Moreover, many voters approved a $97.5 million bond issue last year to build an elementary school and expand the high school with the understanding that schools wouldn’t close. Stillwater Mayor Ted Kozlowski said people feel betrayed.
“Our voters out here are really upset,” he said. “They were told one thing and six months later the money they voted for is no longer going to these elementary schools.”
Both Marine, with 157 students, and Withrow, with 189, are ranked among the smallest schools in Minnesota but also among the best because of their academic achievements.
At Oak Park Elementary, the only elementary school in Oak Park Heights, about 300 students attend regular classes and 150 others participate in the district’s autism and Gifted and Talented programs.
The money approved last year will be used to reconfigure the district’s grade levels, expand Stillwater Area High School to include ninth-graders and build an elementary school in Woodbury to partly relieve overcrowding at Lake Elmo Elementary.
In Oak Park Heights, a city of 4,800 residents that sends half its students to Andersen Elementary in nearby Bayport, residents widely oppose the BOLD plan, said Mayor Mary McComber. “I’m not happy about it,” she said.
Pontrelli, who joined the district in June, disputed that school administrators had promised not to close schools. She said that schools south of Hwy. 36 are becoming overcrowded, while many schools north of the highway have half-empty classrooms. District research shows that trend will continue, she said.
“Will we say because this promise was made, do we ignore the data? We’re trying to be prudent with tax dollars and spend wisely,” Pontrelli said. “We’re spread too thin. We’d rather spend money on teachers and students than bricks and mortar.”
Some believe that the BOLD plan will solve a persistent money crisis.
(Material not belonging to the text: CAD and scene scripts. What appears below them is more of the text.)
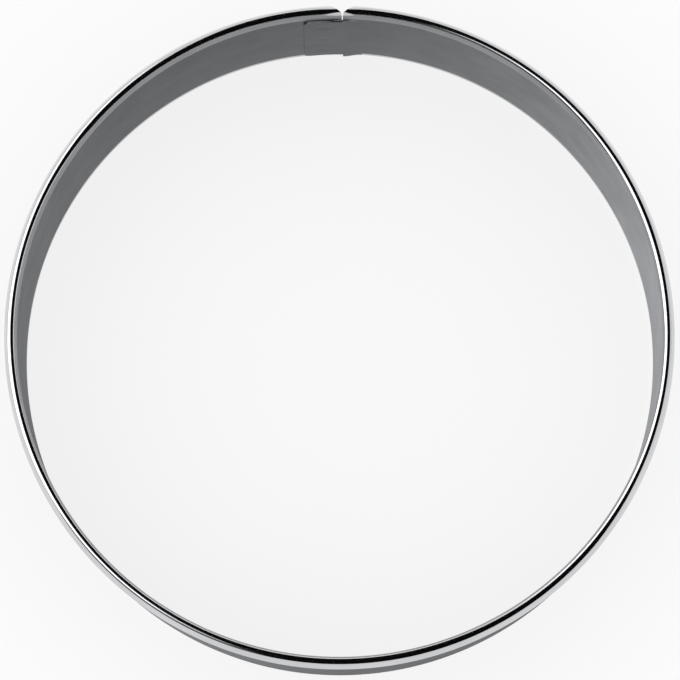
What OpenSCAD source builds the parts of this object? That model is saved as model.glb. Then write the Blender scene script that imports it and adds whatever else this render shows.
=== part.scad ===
/* [Ring] */
// Outer diameter of the wall, which is the size of biscuit that it cuts
ring_d = 80; // [50:1:120]
// Height from the cutting edge to the top of the rim
ring_h = 24.5; // [16:0.5:60]
// Thickness of the stainless strip that everything is formed from
sheet = 0.3; // [0.2:0.05:0.4]

/* [Rolled rim] */
// How far the roll reaches outward from the wall's inner face
rim_reach = 1.5; // [1.3:0.05:2.5]
// Depth of the whole roll below the top of the rim
rim_drop = 2.3; // [2:0.1:4]
// Radius of the tight bend over the top
crown_r = 0.55; // [0.45:0.05:0.6]
// Radius of the fuller bend low down, where the strip turns back to the wall
tuck_r = 0.62; // [0.5:0.02:0.8]
// How far the wall leans outward before it reaches the top bend
crown_lean = 0.06; // [0:0.02:0.2]
// Depth below the top at which the wall starts to lean
lean_drop = 1.5; // [1:0.1:1.9]
// Angle of each cut end of the roll, from the line straight out of the ring
mitre_deg = 50; // [30:1:60]
// Length of flat upright strip at each end of the rim
end_flat = 1.3; // [0.5:0.1:3]
// Gap between the two ends of the rim
butt_gap = 0.12; // [0.05:0.01:0.5]

/* [Lap seam] */
// Length of the tongue that laps inside the other end of the strip
tongue_len = 4.9; // [4:0.1:9]
// Distance from the underside of the roll down to the tongue's top edge
tongue_relief = 0.5; // [0.2:0.1:3]
// Height of the tongue's lower edge above the cutting edge
tongue_foot = 1.2; // [0.9:0.1:3]
// Radius of the tongue's two outer corners
tongue_corner_r = 0.8; // [0.3:0.1:1.5]
// Length over which the strip steps inward by its own thickness
joggle_len = 2.4; // [1.5:0.1:5]

/* [Spot welds] */
// Number of welds up the lap
weld_count = 3; // [2:1:4]
// Diameter of each weld
weld_d = 2; // [1.4:0.1:2.6]
// Depth of the dent that the electrodes leave on each side
weld_dent = 0.05; // [0.02:0.01:0.08]

/* [Cutting edge] */
// Height of the bevel ground on the outside of the lower edge
edge_h = 0.8; // [0.4:0.1:0.8]
// Thickness left at the very edge
edge_land = 0.12; // [0.05:0.01:0.18]

/* [Hidden] */
$fn = 180;

r_out = ring_d / 2;
r_in = r_out - sheet;
r_lap = r_in - sheet;            // inner face of the tongue
z_roll = ring_h - rim_drop;      // underside of the roll
z_tongue = z_roll - tongue_relief;

// The strip starts and ends on the +Y side. Angles run anticlockwise from +X, seen from above.
seam_deg = 90;
gap_deg = arc_deg(butt_gap, r_out);
joggle_deg = arc_deg(joggle_len, r_out);
flat_deg = arc_deg(end_flat, r_out);
tongue_deg = arc_deg(tongue_len, r_in);
joggle_steps = 20;

// Angle taken up by a length measured along a circle
function arc_deg(length, r) = length / r * 180 / PI;

// Smooth step from 0 to 1 with level ends
function ease(s) = s * s * (3 - 2 * s);

function polar(r, deg) = [r * cos(deg), r * sin(deg)];

// A section, drawn with X as the radius and Y as the height, swept round part of the ring
module sweep(from, angle) {
    rotate_extrude(start = from, angle = angle) children();
}

// A plain upright rectangle of strip, between two radii and two heights
module strip_section(r0, r1, z0, z1) {
    translate([r0, z0]) square([r1 - r0, z1 - z0]);
}

// Outline round two discs of different radius, with straight sides touching both
module disc_pair(c1, r1, c2, r2) {
    span = norm(c2 - c1);
    along = atan2(c2[1] - c1[1], c2[0] - c1[0]);
    tilt = acos((r1 - r2) / span);
    translate(c1) circle(r1);
    translate(c2) circle(r2);
    polygon([
        c1 + polar(r1, along + tilt), c1 + polar(r1, along - tilt),
        c2 + polar(r2, along - tilt), c2 + polar(r2, along + tilt)
    ]);
}

// The roll: the wall leans out, turns over a tight bend, comes down and is tucked back to the wall
module rim_section() {
    crown = [r_in + crown_lean + crown_r, ring_h - crown_r];
    tuck = [r_in + rim_reach - tuck_r, z_roll + tuck_r];
    difference() {
        union() {
            polygon([
                [r_in, z_roll], [r_out, z_roll], [r_out + crown_lean, crown[1]],
                [r_in + crown_lean, crown[1]], [r_in, ring_h - lean_drop]
            ]);
            disc_pair(crown, crown_r, tuck, tuck_r);
        }
        disc_pair(crown, crown_r - sheet, tuck, tuck_r - sheet);
    }
}

// The V that the two cut ends make, open to the outside and with its point on the wall's outer face
module end_notch() {
    deep = 2 * rim_reach;
    wide = deep * tan(mitre_deg);
    translate([0, 0, z_roll - 1]) linear_extrude(rim_drop + 2)
        polygon([[0, r_out], [wide, r_out + deep], [-wide, r_out + deep]]);
}

module weld_rods() {
    for (i = [0 : weld_count - 1])
        rotate([0, 0, seam_deg + tongue_deg / 2])
            translate([r_lap - 1, 0, tongue_foot + (z_tongue - tongue_foot) * (i + 0.5) / weld_count])
                rotate([0, 90, 0]) cylinder(d = weld_d, h = 2 * sheet + 2);
}

// Outer layer of the wall, from the strip's plain end right round to the start of the step
module band_wall() {
    color("silver") difference() {
        sweep(seam_deg + gap_deg, 360 - gap_deg - joggle_deg)
            strip_section(r_in, r_out, edge_h, z_roll);
        weld_rods();
    }
}

// Hollow roll along the top, cut off at an angle at both ends, where the wall stands flat
module rolled_rim() {
    color("gainsboro") {
        difference() {
            sweep(seam_deg + gap_deg, 360 - gap_deg) rim_section();
            end_notch();
        }
        sweep(seam_deg + gap_deg, flat_deg) strip_section(r_in, r_out, z_roll, ring_h);
        sweep(seam_deg - flat_deg, flat_deg) strip_section(r_in, r_out, z_roll, ring_h);
    }
}

// The other end of the strip: it steps inward by one thickness and runs on as a tongue with no rim
module lap_tongue() {
    color("darkgray") difference() {
        union() {
            linear_extrude(z_roll) polygon([
                for (i = [0 : joggle_steps])
                    let (s = i / joggle_steps)
                        polar(r_in - sheet * ease(s), seam_deg - joggle_deg * (1 - s)),
                for (i = [joggle_steps : -1 : 0])
                    let (s = i / joggle_steps)
                        polar(r_out - sheet * ease(s), seam_deg - joggle_deg * (1 - s))
            ]);
            intersection() {
                sweep(seam_deg, 2 * tongue_deg) strip_section(r_lap, r_in, 0, ring_h);
                rotate([90, 0, 0]) translate([0, 0, -r_out]) linear_extrude(r_out) tongue_outline();
            }
        }
        weld_rods();
    }
}

// Front view of the tongue, with its two outer corners rounded
module tongue_outline() {
    c = tongue_corner_r;
    translate([-tongue_len + c, tongue_foot]) square([tongue_len - c, z_tongue - tongue_foot]);
    translate([-tongue_len, tongue_foot + c]) square([2 * c, z_tongue - tongue_foot - 2 * c]);
    for (z = [tongue_foot + c, z_tongue - c]) translate([-tongue_len + c, z]) circle(c);
}

// Discs of fused metal that hold the two layers together, each a little below both faces
module spot_welds() {
    color("dimgray") intersection() {
        weld_rods();
        sweep(seam_deg, tongue_deg) strip_section(r_lap + weld_dent, r_out - weld_dent, 0, ring_h);
    }
}

// Lower edge of the strip, ground thin from outside so that the hole it cuts stays straight
module cutting_edge() {
    color("whitesmoke") sweep(seam_deg + gap_deg, 360 - gap_deg - joggle_deg)
        polygon([[r_in, 0], [r_in + edge_land, 0], [r_out, edge_h], [r_in, edge_h]]);
}

band_wall();
rolled_rim();
lap_tongue();
spot_welds();
cutting_edge();
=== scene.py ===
import math

import bmesh
import bpy
from mathutils import Matrix, Vector


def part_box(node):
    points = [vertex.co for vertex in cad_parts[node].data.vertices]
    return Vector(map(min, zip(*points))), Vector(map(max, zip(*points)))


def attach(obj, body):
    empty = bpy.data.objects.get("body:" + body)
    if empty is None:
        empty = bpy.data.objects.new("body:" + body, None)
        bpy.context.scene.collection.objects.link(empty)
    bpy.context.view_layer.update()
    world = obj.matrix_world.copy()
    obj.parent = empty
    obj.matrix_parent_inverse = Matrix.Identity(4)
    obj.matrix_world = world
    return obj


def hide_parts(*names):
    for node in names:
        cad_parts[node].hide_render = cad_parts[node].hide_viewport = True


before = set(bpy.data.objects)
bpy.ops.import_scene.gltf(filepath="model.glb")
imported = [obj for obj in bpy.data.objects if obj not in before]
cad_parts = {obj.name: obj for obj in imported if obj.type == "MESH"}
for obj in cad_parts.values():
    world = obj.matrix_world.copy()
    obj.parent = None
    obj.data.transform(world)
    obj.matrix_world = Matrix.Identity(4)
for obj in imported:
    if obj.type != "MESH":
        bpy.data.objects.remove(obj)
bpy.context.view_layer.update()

MM = 0.001

# Ring, in metres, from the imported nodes
wall_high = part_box("band_wall")[1]
rim_low, rim_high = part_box("rolled_rim")
edge_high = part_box("cutting_edge")[1]
tongue_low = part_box("lap_tongue")[0]
WALL_R = wall_high.x
SHEET = 0.3 * MM
INNER_R = WALL_R - SHEET
TOP = rim_high.z
ROLL_FOOT = rim_low.z
EDGE_TOP = edge_high.z
EDGE_LAND = 0.12 * MM
BUTT_GAP = 0.12 * MM

# Roll along the top
RIM_REACH = rim_high.x - INNER_R
CROWN_R = 0.55 * MM
CROWN_LEAN = 0.06 * MM
TUCK_R = 0.62 * MM
LEAN_FOOT = TOP - 1.5 * MM
LEAN_TOP = 0.3
MITRE = math.radians(50)
TUCK_END = math.radians(-150)
PINCH_R = 0.3 * MM
PINCH_LEAN = 0.36 * MM
PINCH_LEFT = 2.6 * MM
PINCH_RIGHT = 1.7 * MM

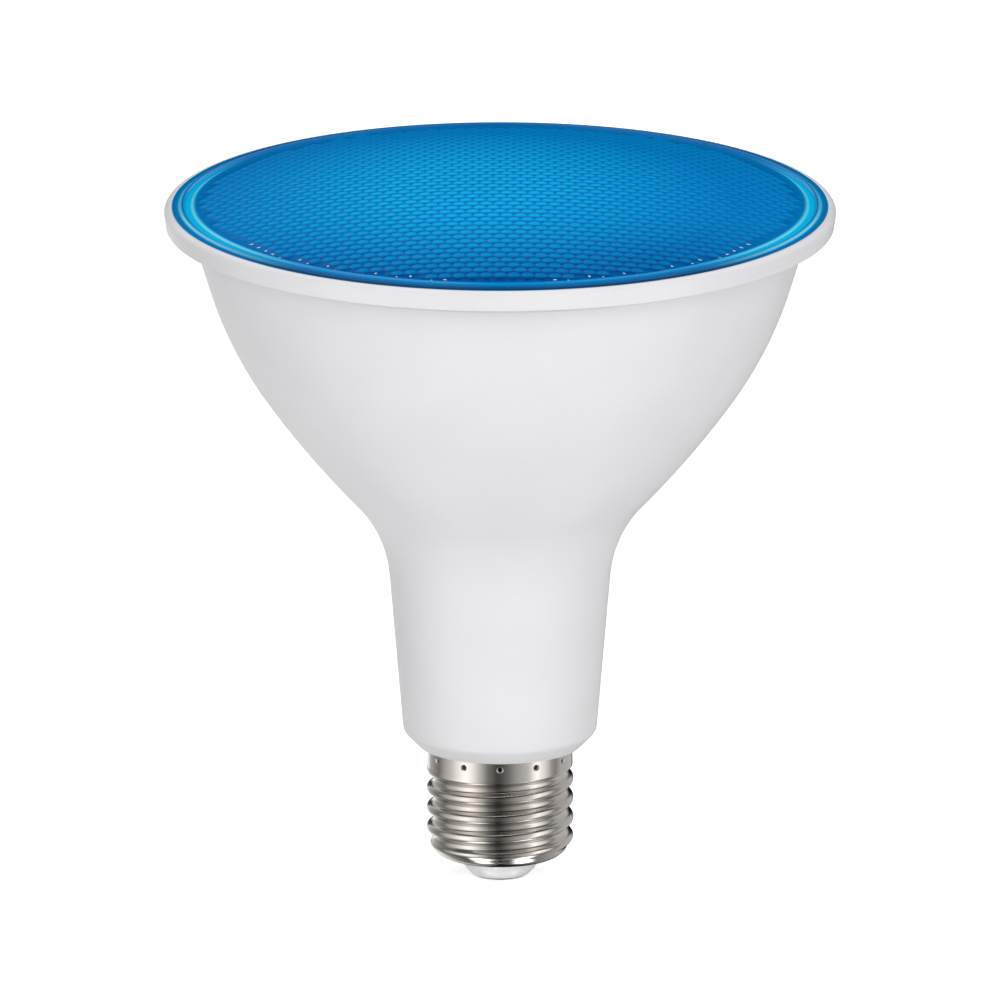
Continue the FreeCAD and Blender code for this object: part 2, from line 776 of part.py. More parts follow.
def capacitor(name, side):
    """An upright can on the driver board's front, with the groove that holds its seal."""
    radius = f"{name}_radius"
    foot = f"driver_bottom + {name}_rise"
    top = f"{foot} + {name}_length"
    return turned(name + "_capacitor", [
        ("0", foot),
        (f"{radius} - can_round", foot),
        (radius, f"{foot} + can_round"),
        (radius, f"{foot} + can_groove_rise"),
        (radius, f"{foot} + can_groove_rise + can_groove_width"),
        (radius, f"{top} - can_round"),
        (f"{radius} - can_round", top),
        ("0", top),
    ], {1: ("can_round", 1), 3: ("can_groove_curve", -1), 5: ("can_round", 1)},
        place=f"{side}{name}_place", depth=f"part_front - {radius}")


def film_capacitor():
    """The dipped film capacitor, a block with rounded edges."""
    box = block("film_block", "Part::Box", "film_place - film_width / 2", "part_front - film_depth",
                "driver_bottom + film_rise", Length="film_width", Width="film_depth", Height="film_length")
    doc.recompute()
    rounded = doc.addObject("Part::Fillet", "film_capacitor")
    rounded.Base = box
    rounded.Edges = [(n, value("film_round"), value("film_round")) for n in range(1, 13)]
    return named(rounded, "film_capacitor")


def inductor_core():
    """The ferrite drum: a neck between two flanges, upright on the driver board's front."""
    foot = "driver_bottom + drum_rise"
    top = f"{foot} + drum_length"
    return turned("inductor_core", [
        ("0", foot),
        ("drum_radius", foot),
        ("drum_radius", f"{foot} + drum_flange"),
        ("drum_neck", f"{foot} + drum_flange"),
        ("drum_neck", f"{top} - drum_flange"),
        ("drum_radius", f"{top} - drum_flange"),
        ("drum_radius", top),
        ("0", top),
    ], place="drum_place", depth="part_front - drum_radius")


def inductor_winding():
    """The copper winding round the drum's neck."""
    foot = "driver_bottom + drum_rise + drum_flange + winding_play"
    top = "driver_bottom + drum_rise + drum_length - drum_flange - winding_play"
    return turned("inductor_winding", [
        ("drum_neck + winding_play", foot),
        ("drum_radius - winding_inset", foot),
        ("drum_radius - winding_inset", top),
        ("drum_neck + winding_play", top),
    ], place="drum_place", depth="part_front - drum_radius")


def flat_package(name, width, length, height, rise, rows):
    """A moulded package on the driver board's back, with bent legs along both sides."""
    body = new_body(name)
    foot = f"driver_bottom + {rise}"
    shape = sketch_on(body, name + "_shape", "XZ_Plane", "-part_back")
    rectangle(shape, f"-{width} / 2", f"{width} / 2", foot, f"{foot} + {length}")
    pad(body, shape, height, down=True)
    legs = sketch_on(body, name + "_legs", "XZ_Plane", "-part_back")
    for side in ("-", ""):
        for row in range(rows):
            low = f"{foot} + {length} / 2 + leg_pitch * {row - (rows - 1) / 2} - leg_width / 2"
            ends = [f"{side}({width} / 2 + leg_reach)", f"{side}({width} / 2 - leg_thickness)"]
            left, right = ends if side else ends[::-1]
            rectangle(legs, left, right, low, f"{low} + leg_width")
    pad(body, legs, "leg_thickness", down=True)
    return body


def fusible_resistor():
    """The live side's fusible resistor: body and straight leads on the lamp's axis, from the rivet up
    to the driver board's face."""
    low = "fuse_rise"
    high = "fuse_rise + fuse_length"
    return turned("fusible_resistor", [
        ("0", "rivet_floor + lead_play"),
        ("fuse_lead_radius", "rivet_floor + lead_play"),
        ("fuse_lead_radius", low),
        ("fuse_radius - fuse_round", low),
        ("fuse_radius", f"{low} + fuse_round"),
        ("fuse_radius", f"{high} - fuse_round"),
        ("fuse_radius - fuse_round", high),
        ("fuse_lead_radius", high),
        ("fuse_lead_radius", "driver_bottom + fuse_overlap"),
        ("0", "driver_bottom + fuse_overlap"),
    ], {3: ("fuse_round", 1), 5: ("fuse_round", 1)})


def elbow_lead(name, side, place, depth, free_end, level, reach):
    """An insulated lead: upright from its free end, then one bend to the level of its other end."""
    body = new_body(name)
    upward = value(level) > value(free_end)
    turn, out = ("-", "+") if upward else ("+", "-")
    path = sketch_on(body, name + "_path", "XZ_Plane", f"-({depth})")
    centre_side = -1 if upward else 1
    if side:
        centre_side = -centre_side
    outline(path, [
        (f"{side}{place}", free_end),
        (f"{side}{place}", f"{level} {turn} lead_bend"),
        (f"{side}({place} + lead_bend)", level),
        (f"{side}({reach})", level),
    ], {1: ("lead_bend", centre_side)}, closed=False)
    round_wire = sketch_on(body, name + "_round", "XY_Plane", free_end)
    circle(round_wire, f"{side}{place}", depth, "lead_radius")
    doc.recompute()
    pipe = body.newObject("PartDesign::AdditivePipe", name + "_pipe")
    pipe.Profile = round_wire
    pipe.Spine = (path, ["Edge1", "Edge2", "Edge3"])
    return body


def leads():
    """Neutral lead to the shell, and the two output leads up through the LED board."""
    depth = "lead_back"
    touch = "shell_inner_root - neutral_lead_gap"
    neutral_reach = f"sqrt(({touch}) ^ 2 - ({depth} + lead_radius) ^ 2)"
    over_board = "board_top + lead_play + lead_radius"
    start = "driver_top - lead_overlap"
    far = "wire_hole_radius + lead_end"
    return [
        elbow_lead("neutral_lead", "-", "neutral_lead_place", depth, "driver_bottom + lead_overlap",
                   "spigot_end - neutral_lead_drop", neutral_reach),
        elbow_lead("positive_lead", "", "output_lead_place", "lead_front", start, over_board, far),
        elbow_lead("negative_lead", "-", "output_lead_place", "lead_front", start, over_board, far),
    ]


def build():
    """Every sub-part of the lamp, in the order of its assembly."""
    return [
        centre_contact(),
        base_insulator(),
        screw_shell(),
        housing(),
        front_ring(),
        lens_gasket(),
        lens(),
        heat_sink(),
        led_board(),
        led_packages(),
        board_screws(),
        driver_board(),
        capacitor("bulk", "-"),
        capacitor("output", "-"),
        film_capacitor(),
        inductor_core(),
        inductor_winding(),
        flat_package("bridge_rectifier", "bridge_width", "bridge_length", "bridge_height", "bridge_rise", 2),
        flat_package("controller_chip", "chip_width", "chip_length", "chip_height", "chip_rise", 4),
        fusible_resistor(),
        *leads(),
    ]


def check(parts):
    """Stops with the names of failed objects, before anything is written."""
    failed = [o.Name for o in doc.Objects if "Invalid" in o.State or "Error" in o.State]
    failed += [p.Label for p in parts if p.Shape.isNull() or not p.Shape.isValid()]
    if failed:
        raise RuntimeError("failed: " + ", ".join(failed))


parts = build()
doc.recompute()
check(parts)
os.makedirs("parts", exist_ok=True)
for part in parts:
    part.Shape.exportStep(f"parts/{part.Label}.step")
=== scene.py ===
"""The look of a par spotlight bulb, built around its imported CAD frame.

Sizes are in millimetres and angles in degrees. Meshes are written in metres, at their place in the frame.
"""

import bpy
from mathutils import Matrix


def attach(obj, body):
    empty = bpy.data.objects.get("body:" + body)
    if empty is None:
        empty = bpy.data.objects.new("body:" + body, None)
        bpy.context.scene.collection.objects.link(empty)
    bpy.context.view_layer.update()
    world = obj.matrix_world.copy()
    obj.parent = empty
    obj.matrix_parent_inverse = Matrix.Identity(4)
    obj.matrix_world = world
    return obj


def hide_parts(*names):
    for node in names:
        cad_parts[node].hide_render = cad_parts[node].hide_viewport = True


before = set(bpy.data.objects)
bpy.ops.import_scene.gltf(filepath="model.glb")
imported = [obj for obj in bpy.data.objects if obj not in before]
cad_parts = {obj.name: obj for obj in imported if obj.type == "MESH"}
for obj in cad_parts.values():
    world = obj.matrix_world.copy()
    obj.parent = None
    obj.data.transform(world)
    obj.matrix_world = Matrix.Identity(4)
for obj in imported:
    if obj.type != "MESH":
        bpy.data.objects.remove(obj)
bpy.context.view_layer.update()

import logging
import math
from dataclasses import dataclass, field
from enum import Enum

import bmesh
import bpy
import numpy as np
from mathutils.geometry import delaunay_2d_cdt

LOG = logging.getLogger("spotlight_bulb")
MM = 0.001
BODY = "root"
# Points closer than this many metres are one point, and faces thinner than the next are left out
WELD = 1e-6
SLIVER = 1e-7
# How far the roughness of a surface drifts to either side of its mean, as a share of the mean
GLOSS_DRIFT = 0.15
# Share of the way across a turned surface that its patterns follow
RING_DRIFT = 0.02
Tree = bpy.types.NodeTree
Socket = bpy.types.NodeSocket


# Shapes: arrays of points in millimetres

def tangent_arc(start: np.ndarray, radius: float, begin: float, end: float, steps: int) -> np.ndarray:
    """Points along a circle arc that starts at a point with one slope and ends with another.

    The slope is the wall's angle from upright. The point moves out by radius times the change of the
    slope's cosine, and up by radius times the change of its sine, with the sign of the bend.

    Args:
        start: the arc's first point, as radius and height.
        radius: the arc's own radius.
        begin: slope at the start.
        end: slope at the end.
        steps: number of points.

    Returns:
        One row of radius, height and slope for each point.
    """
    slope = np.linspace(begin, end, steps)
    first, turn = math.radians(begin), np.radians(slope)
    side = math.copysign(1.0, end - begin)
    out = start[0] + side * radius * (math.cos(first) - np.cos(turn))
    up = start[1] + side * radius * (np.sin(turn) - math.sin(first))
    return np.column_stack((out, up, slope))


def circle_arc(
        centre: tuple[float, float], radius: float, begin: float, end: float, steps: int) -> np.ndarray:
    """Points of a circle arc: centre plus radius times the cosine and sine of evenly spaced angles.

    Args:
        centre: radius and height of the arc's centre.
        radius: the arc's own radius.
        begin: first angle, counted from outwards towards upwards.
        end: last angle.
        steps: number of points.

    Returns:
        One row of radius and height for each point.
    """
    turn = np.radians(np.linspace(begin, end, steps))
    return np.column_stack((centre[0] + radius * np.cos(turn), centre[1] + radius * np.sin(turn)))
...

Sara Letourneau of Stillwater said during a recent listening session that a strong leader was needed to change direction and Pontrelli was doing just that.
“Unfortunately, to become the district we want to become, we must be bold and we must act,” Letourneau said.
But more than 100 opponents applauded loudly when Withrow parent Jim Feller described the plan as a “reckless experiment” and alleged that the Stillwater district office is bloated with administrators.
Several elected officials have described the opposition, known as “Stop BOLD Cold,” as an organized community protest. An online petition had more than 2,100 signatures Monday. Chuck Haas, a Hugo City Council member, said that in 18 years on the council he has seldom “seen an issue with this much interest from residents.” Hugo Mayor Tom Weidt questioned why the district was taking the proposal to a school board vote in a couple weeks.
“We should slow this process down, invite the community in,” Weidt told Pontrelli during a City Council meeting. “Sometimes decisions aren’t easy, especially one this big, affecting this many people. Hugo has had a school there for a very long time. It’s a very successful school, a great part of our community.”
Differences of opinion
Pontrelli said it’s important to move quickly because of a “domino effect” of building schools and shifting enrollments by the day classes begin in 2017.
Under the BOLD plan, students from the closing schools will move into classroom space that will open up when 600 sixth-graders begin attending middle schools — in classrooms evacuated by ninth-graders, who for the first time will attend the high school.
One of the district’s talking points is that enrollment has steadily declined in the past 20 years and, even with the three schools closed, elementary schools still will have empty seats. “We don’t feel that more time will give us a different answer,” Pontrelli said.
But school board member Mike Ptacek, in a published letter, disputed that closing schools would save money because many families could leave the district, at a loss of $10,000 per student in state aid. “Is it the job of administration to give parents the schools they want, or the schools that administrators think they should want?” he asked.
Pontrelli said recently that the community protest hadn’t changed her mind.
“The challenge is the overall capacity for the district. It’s not about them being wonderful schools,” she said.